**Problem to solve**
Starting at the line that contains "# Flat centre panel.", reproduce each line exactly up to and including the line that contains "bpy.data.objects.remove(obj)". Reproduce nothing else.

**Information supplied**

[start]

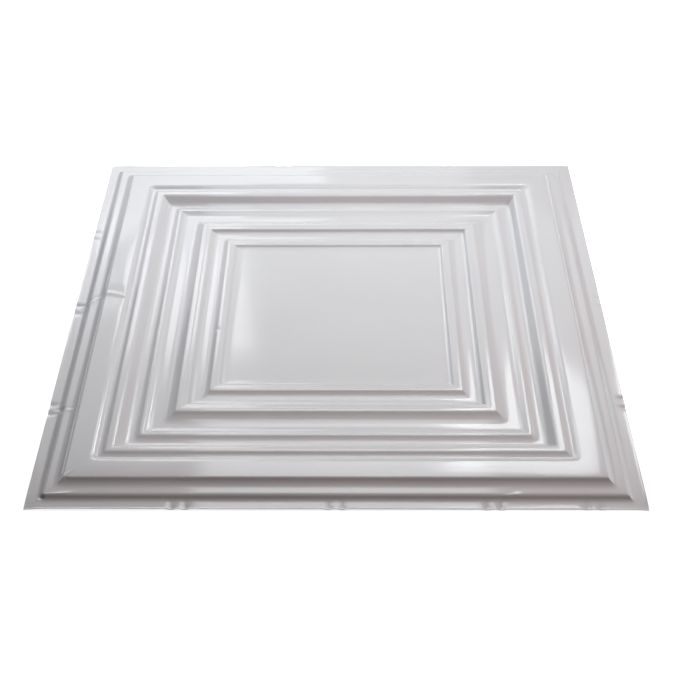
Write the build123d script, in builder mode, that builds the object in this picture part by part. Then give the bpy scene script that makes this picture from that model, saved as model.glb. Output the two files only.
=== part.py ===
"""PVC drop ceiling tile: one thermoformed sheet for a 2 ft by 2 ft lay-in grid, lying face up.

All sizes are in mm. The section of a side is measured inward from its outer edge and
upward from the level that the centre panel lies on.
"""
import os

from build123d import *

os.makedirs("parts", exist_ok=True)

# Whole tile: a nominal 24 in lay-in tile is cut to 23.75 in square.
tile_width = 603.0
sheet_thickness = 0.8

# Flat flange that rests on the grid's tees, set a little above the panel.
flange_width = 10.1
flange_lift = 1.1

# Outer riser, a soft swell from the flange to a narrow ledge.
riser_hollow_run = 5.3
riser_round_run = 4.5
riser_height = 4.7
ledge_width = 4.0

# Swell from the ledge up to the raised outer field.
rim_hollow_run = 9.9
rim_round_run = 2.7
rim_height = 5.6
field_width = 18.9
field_corner_radius = 10.0

# Inside the field: a roll, a dip to the quirk and the swell up to the bead.
roll_run = 5.6
roll_drop = 1.3
dip_run = 2.2
dip_drop = 1.6
quirk_width = 1.0
bead_hollow_run = 5.2
bead_round_run = 3.0
bead_height = 2.0
bead_run = 3.5
bead_drop = 0.3

# Down from the bead to the valley, which is level with the panel: rounded, straight, then hollow.
shoulder_run = 5.0
shoulder_drop = 2.4
slope_run = 3.3
slope_drop = 4.15
valley_hollow_run = 7.35
valley_width = 0.6
valley_corner_radius = 10.0

# Narrow strip between the valley and the flat band, which is level with the panel.
strip_hollow_run = 7.4
strip_round_run = 2.6
strip_height = 2.8
strip_width = 0.9
strip_fall_round_run = 1.6
strip_fall_hollow_run = 8.8
band_width = 5.9
band_corner_radius = 10.0

# Wide inner frame, with a small step inside its crest.
frame_hollow_run = 13.8
frame_round_run = 2.8
frame_height = 4.8
frame_width = 3.6
frame_step_run = 1.0
frame_step_drop = 0.3
frame_ledge_width = 3.2
frame_fall_round_run = 2.0
frame_fall_hollow_run = 7.2
frame_foot_width = 4.4

# Narrow inner frame round the centre panel, made the same way.
inner_corner_radius = 5.0
inner_hollow_run = 9.0
inner_round_run = 2.5
inner_height = 3.4
inner_width = 2.7
inner_step_run = 0.9
inner_step_drop = 0.25
inner_ledge_width = 2.0
inner_fall_round_run = 2.2
inner_fall_hollow_run = 6.2

# Heights of the decorated face.
half_width = tile_width / 2
panel_top = sheet_thickness
flange_top = panel_top + flange_lift
ledge_top = flange_top + riser_height
field_top = ledge_top + rim_height
roll_end_top = field_top - roll_drop
quirk_top = roll_end_top - dip_drop
bead_top = quirk_top + bead_height
bead_end_top = bead_top - bead_drop
shoulder_top = bead_end_top - shoulder_drop
slope_top = shoulder_top - slope_drop
strip_top = panel_top + strip_height
frame_top = panel_top + frame_height
frame_ledge_top = frame_top - frame_step_drop
inner_top = panel_top + inner_height
inner_ledge_top = inner_top - inner_step_drop

# Stations along the section, each an inset from the outer edge.
riser_foot = flange_width
riser_turn = riser_foot + riser_hollow_run
ledge_start = riser_turn + riser_round_run
rim_foot = ledge_start + ledge_width
rim_turn = rim_foot + rim_hollow_run
field_start = rim_turn + rim_round_run
field_end = field_start + field_width
roll_end = field_end + roll_run
quirk_start = roll_end + dip_run
quirk_end = quirk_start + quirk_width
bead_turn = quirk_end + bead_hollow_run
bead_start = bead_turn + bead_round_run
bead_end = bead_start + bead_run
shoulder_end = bead_end + shoulder_run
slope_end = shoulder_end + slope_run
valley_start = slope_end + valley_hollow_run
valley_end = valley_start + valley_width
strip_turn = valley_end + strip_hollow_run
strip_start = strip_turn + strip_round_run
strip_end = strip_start + strip_width
strip_fall_turn = strip_end + strip_fall_round_run
band_start = strip_fall_turn + strip_fall_hollow_run
band_end = band_start + band_width
frame_turn = band_end + frame_hollow_run
frame_start = frame_turn + frame_round_run
frame_end = frame_start + frame_width
frame_ledge_start = frame_end + frame_step_run
frame_ledge_end = frame_ledge_start + frame_ledge_width
frame_fall_turn = frame_ledge_end + frame_fall_round_run
frame_foot = frame_fall_turn + frame_fall_hollow_run
inner_foot = frame_foot + frame_foot_width
inner_turn = inner_foot + inner_hollow_run
inner_start = inner_turn + inner_round_run
inner_end = inner_start + inner_width
inner_ledge_start = inner_end + inner_step_run
inner_ledge_end = inner_ledge_start + inner_ledge_width
inner_fall_turn = inner_ledge_end + inner_fall_round_run
panel_start = inner_fall_turn + inner_fall_hollow_run


def run_to(start, start_height, end, end_height):
    """A straight stretch of the decorated face, level or sloping."""
    Line((start, start_height), (end, end_height))


def curve(level_end, level_height, steep_end, steep_height):
    """An arc that is level at one end and steep at the other."""
    TangentArc(
        (level_end, level_height),
        (steep_end, steep_height),
        tangent=(steep_end - level_end, 0),
    )


def swell(start, start_height, turn, end, end_height):
    """Two arcs that leave both ends level and share one slope where they turn."""
    share = (turn - start) / (end - start)
    turn_height = start_height + share * (end_height - start_height)
    curve(start, start_height, turn, turn_height)
    curve(end, end_height, turn, turn_height)


def across_side(place):
    """The plane across the front side at a place along it: inward, then up."""
    return Plane(origin=(place, -half_width, 0), x_dir=(0, 1, 0), z_dir=(1, 0, 0))


with BuildSketch(across_side(0)) as sheet_section:
    with BuildLine() as sheet_line:
        # Flange and outer riser.
        run_to(0, flange_top, riser_foot, flange_top)
        swell(riser_foot, flange_top, riser_turn, ledge_start, ledge_top)
        run_to(ledge_start, ledge_top, rim_foot, ledge_top)
        # Raised field, down to the quirk and up to the bead.
        swell(rim_foot, ledge_top, rim_turn, field_start, field_top)
        run_to(field_start, field_top, field_end, field_top)
        curve(field_end, field_top, roll_end, roll_end_top)
        run_to(roll_end, roll_end_top, quirk_start, quirk_top)
        run_to(quirk_start, quirk_top, quirk_end, quirk_top)
        swell(quirk_end, quirk_top, bead_turn, bead_start, bead_top)
        run_to(bead_start, bead_top, bead_end, bead_end_top)
        # Down to the valley.
        curve(bead_end, bead_end_top, shoulder_end, shoulder_top)
        run_to(shoulder_end, shoulder_top, slope_end, slope_top)
        curve(valley_start, panel_top, slope_end, slope_top)
        run_to(valley_start, panel_top, valley_end, panel_top)
        # Narrow strip and flat band.
        swell(valley_end, panel_top, strip_turn, strip_start, strip_top)
        run_to(strip_start, strip_top, strip_end, strip_top)
        swell(strip_end, strip_top, strip_fall_turn, band_start, panel_top)
        run_to(band_start, panel_top, band_end, panel_top)
        # Wide inner frame.
        swell(band_end, panel_top, frame_turn, frame_start, frame_top)
        run_to(frame_start, frame_top, frame_end, frame_top)
        run_to(frame_end, frame_top, frame_ledge_start, frame_ledge_top)
        run_to(frame_ledge_start, frame_ledge_top, frame_ledge_end, frame_ledge_top)
        swell(frame_ledge_end, frame_ledge_top, frame_fall_turn, frame_foot, panel_top)
        run_to(frame_foot, panel_top, inner_foot, panel_top)
        # Narrow inner frame.
        swell(inner_foot, panel_top, inner_turn, inner_start, inner_top)
        run_to(inner_start, inner_top, inner_end, inner_top)
        run_to(inner_end, inner_top, inner_ledge_start, inner_ledge_top)
        run_to(inner_ledge_start, inner_ledge_top, inner_ledge_end, inner_ledge_top)
        swell(inner_ledge_end, inner_ledge_top, inner_fall_turn, panel_start, panel_top)
        # The underside follows the face one sheet thickness below it.
        offset(amount=sheet_thickness, side=Side.RIGHT, kind=Kind.ARC)
    make_face()


def turned_corner(foot, radius, height):
    """The front right corner of a curve whose foot is rounded in plan, with the flat outside it."""
    centre = half_width - foot - radius
    with BuildPart() as corner:
        with BuildSketch(Plane.XY.offset(height - sheet_thickness)):
            with Locations((centre, -centre)):
                Rectangle(radius, radius, align=(Align.MIN, Align.MAX))
                Circle(radius, mode=Mode.SUBTRACT)
        extrude(amount=sheet_thickness)
        with BuildSketch(across_side(centre)):
            add(sheet_section.sketch_local)
            with Locations((foot, 0)):
                Rectangle(
                    radius, field_top, align=(Align.MIN, Align.MIN), mode=Mode.INTERSECT
                )
        revolve(axis=Axis((centre, -centre, 0), (0, 0, 1)), revolution_arc=90)
    return corner.part


# One side, cut to a mitre at both ends along the tile's diagonals.
with BuildPart() as side:
    with BuildSketch(across_side(0)):
        add(sheet_section.sketch_local)
    extrude(amount=half_width, both=True)
    for diagonal in ((1, 1, 0), (-1, 1, 0)):
        split(bisect_by=Plane(origin=(0, 0, 0), z_dir=diagonal), keep=Keep.BOTTOM)

with BuildPart() as ceiling_tile:
    # Four sides, mitred together.
    with PolarLocations(0, 4):
        add(side.part)

    # Flat centre panel.
    panel_width = tile_width - 2 * panel_start
    with BuildSketch() as panel:
        Rectangle(panel_width, panel_width)
    extrude(amount=sheet_thickness)

    # The mitres whose feet are rounded in plan give way to turned corners.
    for foot, radius, height in (
        (field_end, field_corner_radius, field_top),
        (valley_end, valley_corner_radius, panel_top),
        (band_end, band_corner_radius, panel_top),
        (inner_foot, inner_corner_radius, panel_top),
    ):
        corner = turned_corner(foot, radius, height)
        with PolarLocations(0, 4):
            with Locations((half_width - foot, foot - half_width)):
                Box(
                    radius,
                    radius,
                    field_top,
                    align=(Align.MAX, Align.MIN, Align.MIN),
                    mode=Mode.SUBTRACT,
                )
            add(corner)

ceiling_tile.part.label = "ceiling_tile"
export_step(ceiling_tile.part, "parts/ceiling_tile.step")
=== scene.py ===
"""PVC drop ceiling tile: one glossy thermoformed sheet, lying face up on a white floor."""

import math

import bpy
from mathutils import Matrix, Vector


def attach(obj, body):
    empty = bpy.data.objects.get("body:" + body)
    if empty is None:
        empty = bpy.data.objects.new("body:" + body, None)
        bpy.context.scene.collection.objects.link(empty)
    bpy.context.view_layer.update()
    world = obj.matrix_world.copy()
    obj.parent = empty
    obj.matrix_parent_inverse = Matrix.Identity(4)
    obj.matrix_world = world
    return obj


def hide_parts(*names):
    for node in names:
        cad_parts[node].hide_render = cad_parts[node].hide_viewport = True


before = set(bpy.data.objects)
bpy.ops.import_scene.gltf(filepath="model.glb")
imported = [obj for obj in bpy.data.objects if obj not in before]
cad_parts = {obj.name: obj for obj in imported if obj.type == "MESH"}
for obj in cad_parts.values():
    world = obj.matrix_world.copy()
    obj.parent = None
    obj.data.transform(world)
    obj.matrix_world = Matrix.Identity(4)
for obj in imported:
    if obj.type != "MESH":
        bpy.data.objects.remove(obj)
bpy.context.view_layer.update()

MM = 0.001

# Sizes in mm, as the solid has them: runs go inward from the rim, heights and drops go up and down.
TILE_WIDTH = 603.0
HALF = TILE_WIDTH / 2
SHEET_THICKNESS = 0.8
FACE_TOP = 12.15
# The sheet's underside stays this far above the floor.
FLOOR_GAP = 0.02

# Flange, with the slight upward curl of its rim.
FLANGE_WIDTH = 10.1
RIM_TOP = 2.2
CURL_RUN = 3.0
CURL_HEIGHT = 0.3
FLANGE_STRIPS = (1.6, 2.2)

# Outer riser, its ledge and the swell up to the raised field.
RISER_HOLLOW_RUN = 5.3
RISER_ROUND_RUN = 4.5
RISER_HEIGHT = 4.7
LEDGE_WIDTH = 4.0
RIM_HOLLOW_RUN = 9.9
RIM_ROUND_RUN = 2.7
RIM_HEIGHT = 5.6
FIELD_WIDTH = 18.9
FIELD_STRIPS = 3
FIELD_CORNER_RADIUS = 10.0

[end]

**Final result**
    # Flat centre panel.
    panel_width = tile_width - 2 * panel_start
    with BuildSketch() as panel:
        Rectangle(panel_width, panel_width)
    extrude(amount=sheet_thickness)

    # The mitres whose feet are rounded in plan give way to turned corners.
    for foot, radius, height in (
        (field_end, field_corner_radius, field_top),
        (valley_end, valley_corner_radius, panel_top),
        (band_end, band_corner_radius, panel_top),
        (inner_foot, inner_corner_radius, panel_top),
    ):
        corner = turned_corner(foot, radius, height)
        with PolarLocations(0, 4):
            with Locations((half_width - foot, foot - half_width)):
                Box(
                    radius,
                    radius,
                    field_top,
                    align=(Align.MAX, Align.MIN, Align.MIN),
                    mode=Mode.SUBTRACT,
                )
            add(corner)

ceiling_tile.part.label = "ceiling_tile"
export_step(ceiling_tile.part, "parts/ceiling_tile.step")
=== scene.py ===
"""PVC drop ceiling tile: one glossy thermoformed sheet, lying face up on a white floor."""

import math

import bpy
from mathutils import Matrix, Vector


def attach(obj, body):
    empty = bpy.data.objects.get("body:" + body)
    if empty is None:
        empty = bpy.data.objects.new("body:" + body, None)
        bpy.context.scene.collection.objects.link(empty)
    bpy.context.view_layer.update()
    world = obj.matrix_world.copy()
    obj.parent = empty
    obj.matrix_parent_inverse = Matrix.Identity(4)
    obj.matrix_world = world
    return obj


def hide_parts(*names):
    for node in names:
        cad_parts[node].hide_render = cad_parts[node].hide_viewport = True


before = set(bpy.data.objects)
bpy.ops.import_scene.gltf(filepath="model.glb")
imported = [obj for obj in bpy.data.objects if obj not in before]
cad_parts = {obj.name: obj for obj in imported if obj.type == "MESH"}
for obj in cad_parts.values():
    world = obj.matrix_world.copy()
    obj.parent = None
    obj.data.transform(world)
    obj.matrix_world = Matrix.Identity(4)
for obj in imported:
    if obj.type != "MESH":
        bpy.data.objects.remove(obj)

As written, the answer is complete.